Going in into today's game his confidence was still a fortress. He was delighted with messages of encouragement from the Irish and Welsh teams, and was confident that one from the Scots would eventually arrive. "I'm sure it's on its way - communications are not that good north of the border," Woodward joked. "I understand they were singing the Marseillaise on the plane flying home. I suppose it sums up their World Cup."

Cocky? Abrasive? Woodward has a lot of that, but he also has a distinguishing passion, a rage to get the right result. "I think I can speak for everyone when I say that we've reached the point where we just want to win and go home."

His assistant, Andy Robinson, who fine tunes the most powerful pack in world rugby, is glowing with confidence, saying: "We will not let the Australians do what they did to the New Zealanders in the semi-final when they ran so strongly.

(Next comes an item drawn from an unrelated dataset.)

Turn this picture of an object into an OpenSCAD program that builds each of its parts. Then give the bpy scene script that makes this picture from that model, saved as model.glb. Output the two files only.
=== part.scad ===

To run, you have to have the ball; we are going to deny them possession. We will apply tremendous pressure at every stage to the point of breakdown. We will just be too strong for them."

Right or wrong, Robinson believes it. He isn't spinning hopes. You can see it in on his face, as last night you could on Johnson's as he wrestled a team-mate to the team-room floor, and on Wilkinson's as he chewed on a chocolate bar and looked so serene those recent doubts about his composure might have belonged in another age on a different planet. Eighty minutes are left on the clock, but the mood of England says, yes, indeed, something has been achieved.

What precisely? We will know soon enough, but the least of it is that this team has gone up more than a notch. They have travelled the course and dared to believe in themselves, which has not been a distinguishing mark of any England team since Ramsey was sent home to his modest house in Ipswich. This alone makes it a great day for all of our sport.